Özgür irade, hak ve borçların öznesi olarak haklardan yararlanmanın ve borç altına girebilmenin ön koşulu ve bu anlamda "irade özerkliği" de liberal hukuk öğretisinin temel kavramı olarak karşımıza çıkmaktadır. İrade özerkliğinin borçlar hukukundaki görünümü ise sözleşme özgürlüğüdür. Bu ilke, eşit ve özgür bireylerin, eşit pazarlık gücüne sahip olduğu ve böylece kendi menfaatlerine en uygun hukuki işlemleri yapabilecekleri varsayımına dayanmaktadır. Tarihsel süreç içerisinde, bu ilkenin gerçek anlamda uygulanabilmesi için kimi borçlar hukuk ilkeleri ortaya konulmuş ve koruyucu emredici düzenlemeler getirilmiş olsa da, sözleşmenin temelinin hala karşılıklı iradelere dayandığı kabul edilmektedir.
Sözleşme özgürlüğü, bununla birlikte taraf iradelerini ele alırken esas olarak sosyal ve ekonomik anlamda yaratılan eşitsizliği dikkate almamaktadır. Oysaki bu sosyal ve ekonomik eşitsizliğin en yoğun yaşandığı ilişkiler genellikle iş hukukunda görülmektedir. Gerçekten de ekonomik ve sosyal açıdan güçsüz olan işçi, iş sözleşmesiyle birlikte bağımlılık ilişkisine girmekte ve işverenin yönetim yetkisi kapsamında, onun emir ve talimatları altında çalışmaya başlamaktadır. Bu nedenle, söz konusu hiyerarşik yapının yaratacağı olumsuzlukların önlenmesi ve sözleşme adaletinin tesisi için iş hukukunda işçinin korunması esas alınmış ve buna göre koruyucu düzenlemeler getirilmiştir. Bu hiyerarşik yapı ayrıca, işçinin yapacağı hukuki işlemlerde iradesinin medeni hukuk ve borçlar hukukuna göre daha farklı ele alınması gerekliliğini ortaya koymaktadır. Günümüzde iş hukukunda kolektif mekanizmaların gücünü kaybetmesi ve yeniden bireysel iradelerin rolünün güçlenmesi, işçinin iradesinin nasıl ele alınacağını önemli hale getirmiştir.
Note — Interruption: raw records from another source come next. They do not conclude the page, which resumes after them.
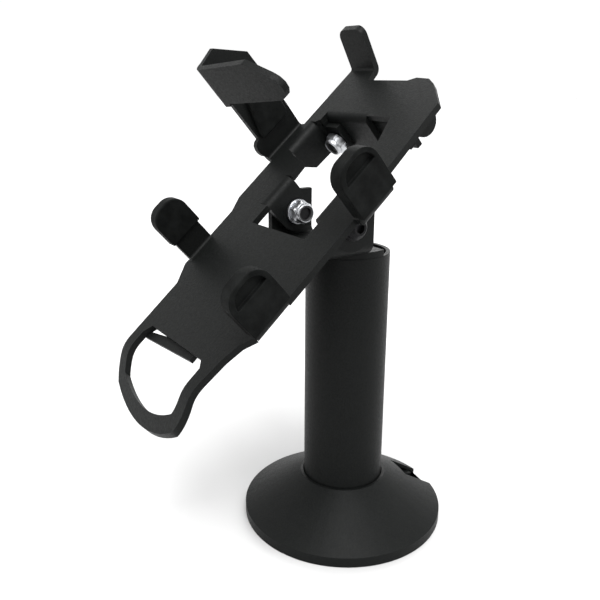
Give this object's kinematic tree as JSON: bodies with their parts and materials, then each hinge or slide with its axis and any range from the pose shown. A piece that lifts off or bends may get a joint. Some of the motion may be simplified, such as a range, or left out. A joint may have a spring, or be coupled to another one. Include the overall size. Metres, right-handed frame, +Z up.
{
  "type": "card payment terminal stand",
  "caption": "Counter stand for a handheld card payment terminal: sheet-steel cradle with rubber-capped hooks, tilting on a yoke above a swivelling pole and a round screw-down base.",
  "frame": {"origin": "centre of the base's underside, on the pole's axis, at the counter", "axes": "+Z up along the pole, -Y towards the user, +X to the user's right"},
  "size_m": [0.1019, 0.1596, 0.2417],
  "materials": {
    "black_powder_coat": "matte, finely textured",
    "black_rubber": "matte",
    "zinc_plated_steel": "bright",
    "black_oxide_steel": "satin",
    "nylon": "matte"
  },
  "bodies": {
    "base": {"base_plate": "black_powder_coat", "foot_pad": "black_rubber", "swivel_post": "zinc_plated_steel", "base_cover": "black_powder_coat", "retaining_ring": "zinc_plated_steel"},
    "pole": {"pole_tube": "black_powder_coat", "lower_bush": "nylon", "upper_bush": "nylon", "pole_cap": "black_powder_coat", "yoke": "black_powder_coat", "yoke_screws": "black_oxide_steel", "yoke_nuts": "zinc_plated_steel", "tilt_bolts": "black_oxide_steel", "head_washers": "black_oxide_steel", "friction_washers": "nylon", "nut_washers": "zinc_plated_steel", "tilt_nuts": "zinc_plated_steel", "nut_inserts": "nylon"},
    "cradle": {"cradle_plate": "black_powder_coat", "cap_lower_left": "black_rubber", "cap_lower_right": "black_rubber", "cap_upper_right": "black_rubber", "arm_pad": "black_rubber", "corner_bolt": "black_oxide_steel", "corner_washer": "black_oxide_steel", "corner_nut": "zinc_plated_steel", "corner_insert": "nylon", "rear_bracket": "black_powder_coat"}
  },
  "joints": [
    {"name": "pole_swivel", "type": "hinge", "parent": "base", "child": "pole", "pos_m": [0, 0, 0], "axis": [0, 0, 1], "continuous": true},
    {"name": "cradle_tilt", "type": "hinge", "parent": "pole", "child": "cradle", "pos_m": [0, -0.017, 0.1572], "axis": [1, 0, 0], "range_deg": [-41, 34]}
  ]
}
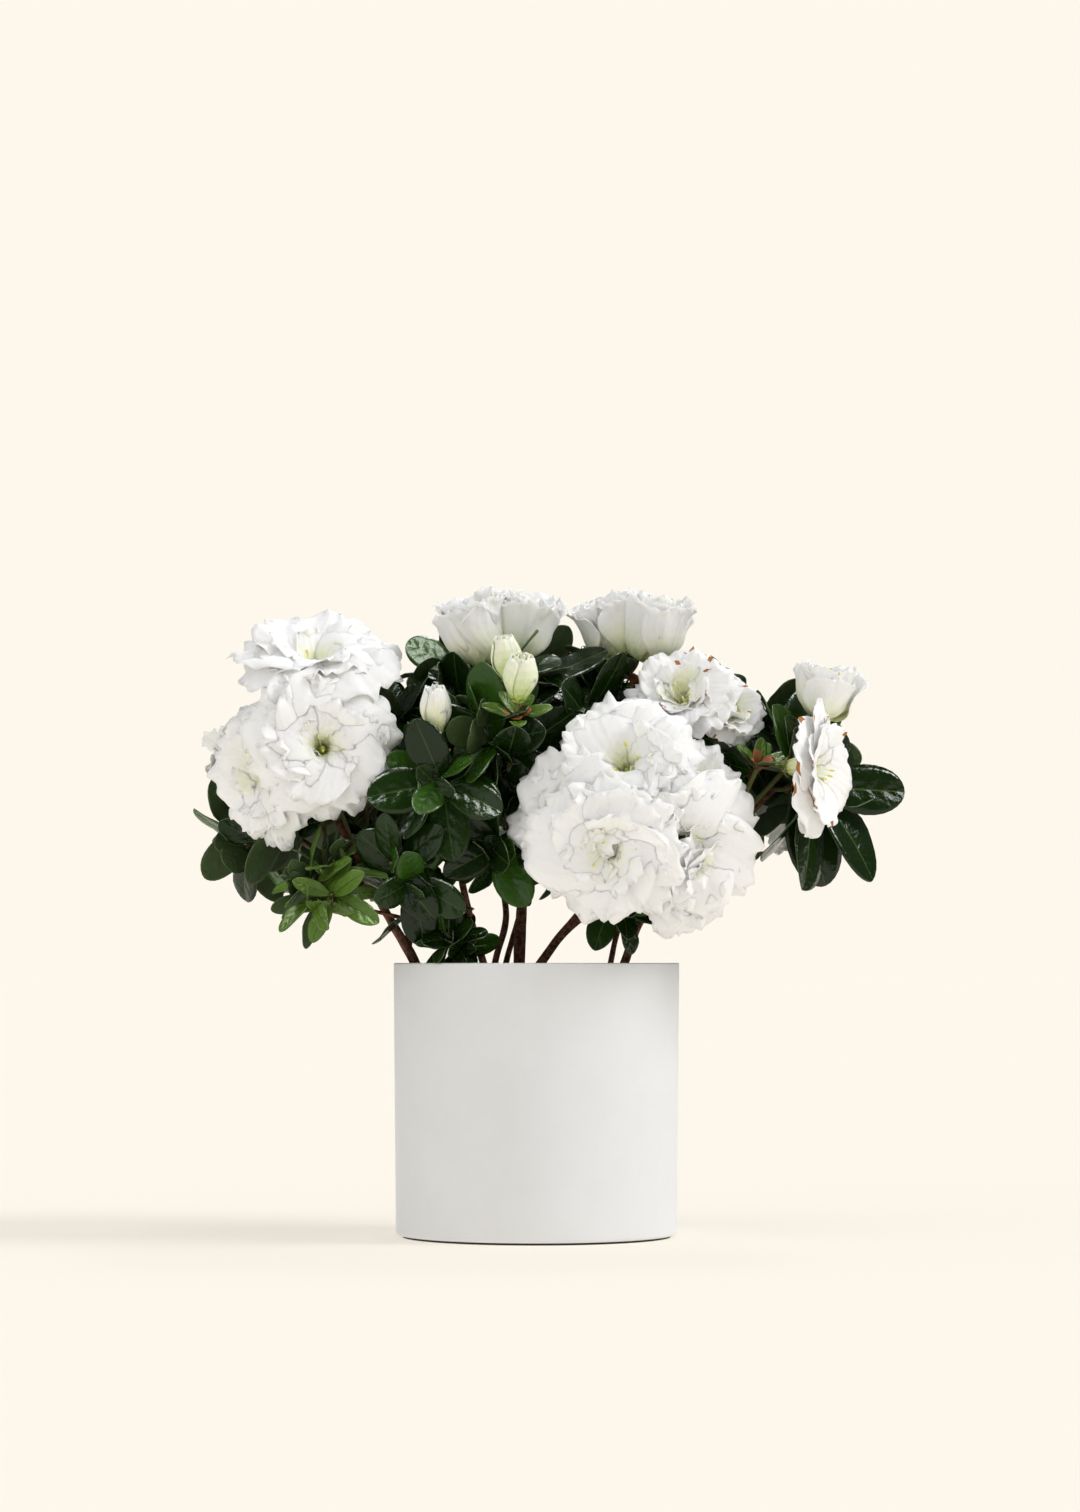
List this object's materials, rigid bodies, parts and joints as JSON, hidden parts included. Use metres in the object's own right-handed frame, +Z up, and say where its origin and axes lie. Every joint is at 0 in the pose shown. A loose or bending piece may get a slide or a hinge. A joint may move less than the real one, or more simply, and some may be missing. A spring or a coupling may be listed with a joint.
{
  "type": "potted azalea shrub",
  "caption": "Small double-flowered azalea shrub with white blooms and dark evergreen leaves, growing in a plain straight-sided white ceramic pot.",
  "frame": {"origin": "centre of the flat underside of the pot", "axes": "+Z up out of the pot, +X to the right along the plant's widest spread, -Y to the front, which the largest truss of blooms faces"},
  "size_m": [0.3237, 0.2295, 0.2981],
  "materials": {
    "ceramic": "smooth matt white",
    "soil": "loose moist peat mix",
    "bark": "rough reddish-brown bark",
    "leaf": "glossy dark evergreen leaf, paler beneath",
    "young_leaf": "soft bright green new leaf",
    "petal": "thin white frilled petal with a yellow-green throat"
  },
  "bodies": {
    "root": {"bloom_far_right": "petal", "bloom_left_outer": "petal", "bloom_right_outer": "petal", "blooms_back": "petal", "blooms_back_left": "petal", "blooms_back_right": "petal", "blooms_front": "petal", "blooms_left": "petal", "blooms_right_inner": "petal", "blooms_top_left": "petal", "blooms_top_right": "petal", "bough_back_left": "bark", "bough_back_right": "bark", "bough_centre": "bark", "bough_front": "bark", "bough_left_inner": "bark", "bough_left_outer": "bark", "bough_low_centre": "bark", "bough_low_left": "bark", "bough_low_right": "bark", "bough_right_inner": "bark", "bough_right_outer": "bark", "bough_top_left": "bark", "bough_top_right": "bark", "bud_centre_left": "petal", "buds_front": "petal", "leaves_back": "leaf", "leaves_back_left": "leaf", "leaves_back_right": "leaf", "leaves_centre": "leaf", "leaves_centre_left": "leaf", "leaves_far_back_left": "leaf", "leaves_far_right": "leaf", "leaves_front": "leaf", "leaves_left": "leaf", "leaves_left_inner": "leaf", "leaves_left_outer": "leaf", "leaves_low_back": "leaf", "leaves_low_centre": "leaf", "leaves_low_left": "leaf", "leaves_low_right": "leaf", "leaves_right": "leaf", "leaves_right_inner": "leaf", "leaves_right_outer": "leaf", "leaves_top": "leaf", "leaves_top_left": "leaf", "leaves_top_right": "leaf", "pot": "ceramic", "soil": "soil", "stem_back": "bark", "stem_back_left": "bark", "stem_back_right": "bark", "stem_centre_left": "bark", "stem_far_left": "bark", "stem_far_right": "bark", "stem_left": "bark", "stem_main": "bark", "stem_right": "bark", "young_leaves_left": "young_leaf"}
  },
  "joints": []
}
Bu kitapta, hukuki işlemlerin tarafı olan işçinin iradesi incelemeye konu edilmiş, bireysel iş hukuku ve toplu iş hukuku açısından bu iradenin hukuki işlemlerdeki rolünün bütünlüklü olarak analizinin yapılmasına, sözleşme adaletinin tesisi ve işverenin yönetim yetkisi karşısında hak ve özgürlüklerinin korunması amacıyla işçinin iradesinin güçlendirilmesine ilişkin mekanizmaların değerlendirilmesine çalışılmıştır. Bu değerlendirmeler yapılırken, ele alınan konulara dair hem güncel yargı kararları hem de yabancı ülke örnekleri de incelenmiştir.